Aim » Within the listing below, locate all lines containing the word "between". Copy each one.

Dataset section »
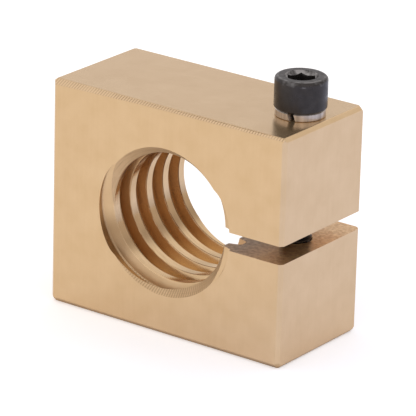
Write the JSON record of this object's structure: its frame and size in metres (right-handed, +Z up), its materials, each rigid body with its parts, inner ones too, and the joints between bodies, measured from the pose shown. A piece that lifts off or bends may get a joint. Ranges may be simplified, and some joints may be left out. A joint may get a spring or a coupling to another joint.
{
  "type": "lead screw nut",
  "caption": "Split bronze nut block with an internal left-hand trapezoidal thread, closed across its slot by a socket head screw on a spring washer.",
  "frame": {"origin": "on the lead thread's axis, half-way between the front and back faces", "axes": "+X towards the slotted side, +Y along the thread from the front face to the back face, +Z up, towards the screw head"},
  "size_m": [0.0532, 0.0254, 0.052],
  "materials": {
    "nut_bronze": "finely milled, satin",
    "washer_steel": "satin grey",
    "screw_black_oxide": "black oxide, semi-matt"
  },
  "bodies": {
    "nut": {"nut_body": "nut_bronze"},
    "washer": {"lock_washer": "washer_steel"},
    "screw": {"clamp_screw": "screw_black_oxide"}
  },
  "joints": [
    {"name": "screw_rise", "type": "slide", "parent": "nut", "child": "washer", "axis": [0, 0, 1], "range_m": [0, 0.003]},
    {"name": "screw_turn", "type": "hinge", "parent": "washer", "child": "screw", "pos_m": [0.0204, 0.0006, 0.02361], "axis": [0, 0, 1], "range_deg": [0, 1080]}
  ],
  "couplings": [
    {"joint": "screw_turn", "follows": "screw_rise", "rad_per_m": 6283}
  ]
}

Response to this exercise »
Write the JSON record of this object's structure: its frame and size in metres (right-handed, +Z up), its materials, each rigid body with its parts, inner ones too, and the joints between bodies, measured from the pose shown. A piece that lifts off or bends may get a joint. Ranges may be simplified, and some joints may be left out. A joint may get a spring or a coupling to another joint.
  "frame": {"origin": "on the lead thread's axis, half-way between the front and back faces", "axes": "+X towards the slotted side, +Y along the thread from the front face to the back face, +Z up, towards the screw head"},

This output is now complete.